[Task description]
Copy out each line exactly as it appears.

[Dataset extract]
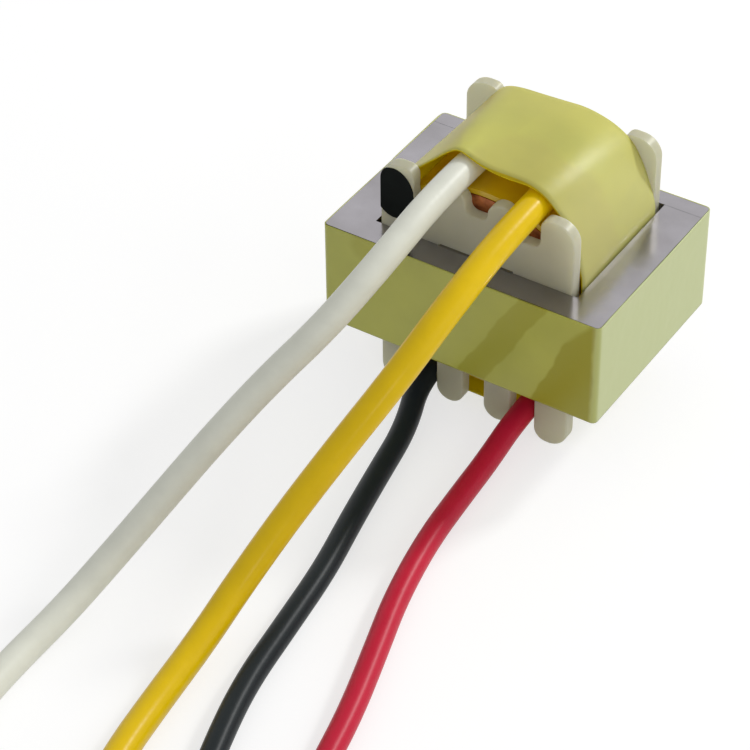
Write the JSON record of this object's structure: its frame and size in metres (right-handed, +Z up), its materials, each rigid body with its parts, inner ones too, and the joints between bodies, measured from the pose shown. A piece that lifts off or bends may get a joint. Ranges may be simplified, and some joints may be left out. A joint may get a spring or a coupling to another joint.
{
  "type": "small transformer with wire leads",
  "caption": "Small taped transformer on a laminated steel core, with a moulded bobbin and insulated wire leads; couples, matches or isolates a low-power signal.",
  "frame": {"origin": "on the ground, under the middle of the core", "axes": "+X along the long side of the core, -Y the side where the leads leave, +Z up"},
  "size_m": [0.0248, 0.0615, 0.0188],
  "materials": {
    "lamination": "oiled and annealed sheet, low gloss",
    "core_tape": "pale yellow polyester film, wetted out in patches",
    "coil_tape": "pale yellow polyester film, smooth",
    "bobbin": "natural nylon, slightly see-through",
    "copper": "enamelled copper wire",
    "white_insulation": "smooth plasticised vinyl",
    "yellow_insulation": "smooth plasticised vinyl",
    "black_insulation": "glossy plasticised vinyl",
    "red_insulation": "glossy plasticised vinyl",
    "tinned_wire": "bright tin",
    "solder": "satin solder",
    "ink": "marker ink, matt"
  },
  "bodies": {
    "root": {"e_lamination_01": "lamination", "e_lamination_02": "lamination", "e_lamination_03": "lamination", "e_lamination_04": "lamination", "e_lamination_05": "lamination", "e_lamination_06": "lamination", "e_lamination_07": "lamination", "e_lamination_08": "lamination", "e_lamination_09": "lamination", "e_lamination_10": "lamination", "e_lamination_11": "lamination", "e_lamination_12": "lamination", "e_lamination_13": "lamination", "e_lamination_14": "lamination", "i_lamination_01": "lamination", "i_lamination_02": "lamination", "i_lamination_03": "lamination", "i_lamination_04": "lamination", "i_lamination_05": "lamination", "i_lamination_06": "lamination", "i_lamination_07": "lamination", "i_lamination_08": "lamination", "i_lamination_09": "lamination", "i_lamination_10": "lamination", "i_lamination_11": "lamination", "i_lamination_12": "lamination", "i_lamination_13": "lamination", "i_lamination_14": "lamination", "core_tape": "core_tape", "bobbin": "bobbin", "primary_winding": "copper", "secondary_winding": "copper", "interlayer_tape": "coil_tape", "inner_tape": "coil_tape", "outer_tape": "coil_tape", "white_lead": "white_insulation", "white_lead_tip": "tinned_wire", "white_solder_joint": "solder", "yellow_lead": "yellow_insulation", "yellow_lead_tip": "tinned_wire", "yellow_solder_joint": "solder", "black_lead": "black_insulation", "black_lead_tip": "tinned_wire", "black_solder_joint": "solder", "red_lead": "red_insulation", "red_lead_tip": "tinned_wire", "red_solder_joint": "solder", "polarity_dot": "ink"}
  },
  "joints": []
}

[Exercise solution]
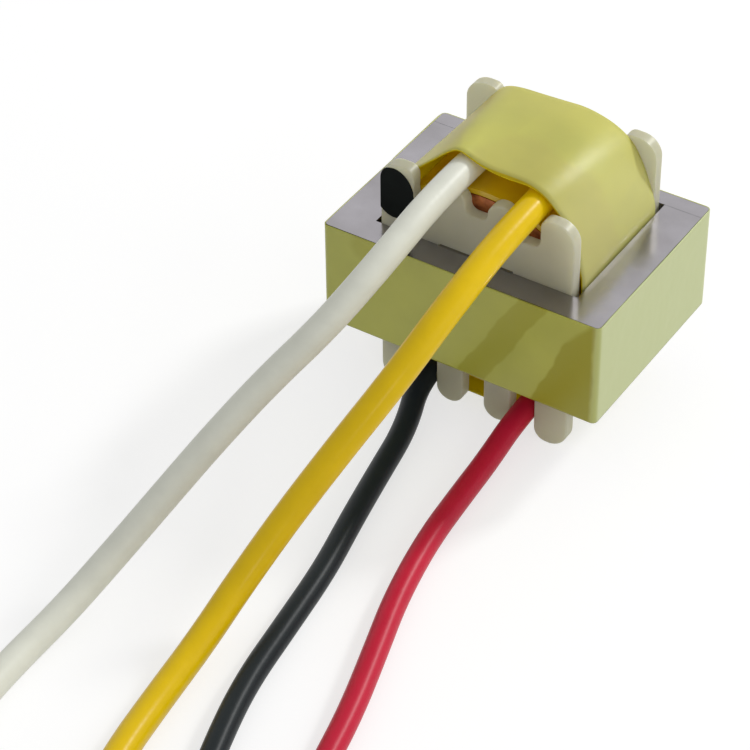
Write the JSON record of this object's structure: its frame and size in metres (right-handed, +Z up), its materials, each rigid body with its parts, inner ones too, and the joints between bodies, measured from the pose shown. A piece that lifts off or bends may get a joint. Ranges may be simplified, and some joints may be left out. A joint may get a spring or a coupling to another joint.
{
  "type": "small transformer with wire leads",
  "caption": "Small taped transformer on a laminated steel core, with a moulded bobbin and insulated wire leads; couples, matches or isolates a low-power signal.",
  "frame": {"origin": "on the ground, under the middle of the core", "axes": "+X along the long side of the core, -Y the side where the leads leave, +Z up"},
  "size_m": [0.0248, 0.0615, 0.0188],
  "materials": {
    "lamination": "oiled and annealed sheet, low gloss",
    "core_tape": "pale yellow polyester film, wetted out in patches",
    "coil_tape": "pale yellow polyester film, smooth",
    "bobbin": "natural nylon, slightly see-through",
    "copper": "enamelled copper wire",
    "white_insulation": "smooth plasticised vinyl",
    "yellow_insulation": "smooth plasticised vinyl",
    "black_insulation": "glossy plasticised vinyl",
    "red_insulation": "glossy plasticised vinyl",
    "tinned_wire": "bright tin",
    "solder": "satin solder",
    "ink": "marker ink, matt"
  },
  "bodies": {
    "root": {"e_lamination_01": "lamination", "e_lamination_02": "lamination", "e_lamination_03": "lamination", "e_lamination_04": "lamination", "e_lamination_05": "lamination", "e_lamination_06": "lamination", "e_lamination_07": "lamination", "e_lamination_08": "lamination", "e_lamination_09": "lamination", "e_lamination_10": "lamination", "e_lamination_11": "lamination", "e_lamination_12": "lamination", "e_lamination_13": "lamination", "e_lamination_14": "lamination", "i_lamination_01": "lamination", "i_lamination_02": "lamination", "i_lamination_03": "lamination", "i_lamination_04": "lamination", "i_lamination_05": "lamination", "i_lamination_06": "lamination", "i_lamination_07": "lamination", "i_lamination_08": "lamination", "i_lamination_09": "lamination", "i_lamination_10": "lamination", "i_lamination_11": "lamination", "i_lamination_12": "lamination", "i_lamination_13": "lamination", "i_lamination_14": "lamination", "core_tape": "core_tape", "bobbin": "bobbin", "primary_winding": "copper", "secondary_winding": "copper", "interlayer_tape": "coil_tape", "inner_tape": "coil_tape", "outer_tape": "coil_tape", "white_lead": "white_insulation", "white_lead_tip": "tinned_wire", "white_solder_joint": "solder", "yellow_lead": "yellow_insulation", "yellow_lead_tip": "tinned_wire", "yellow_solder_joint": "solder", "black_lead": "black_insulation", "black_lead_tip": "tinned_wire", "black_solder_joint": "solder", "red_lead": "red_insulation", "red_lead_tip": "tinned_wire", "red_solder_joint": "solder", "polarity_dot": "ink"}
  },
  "joints": []
}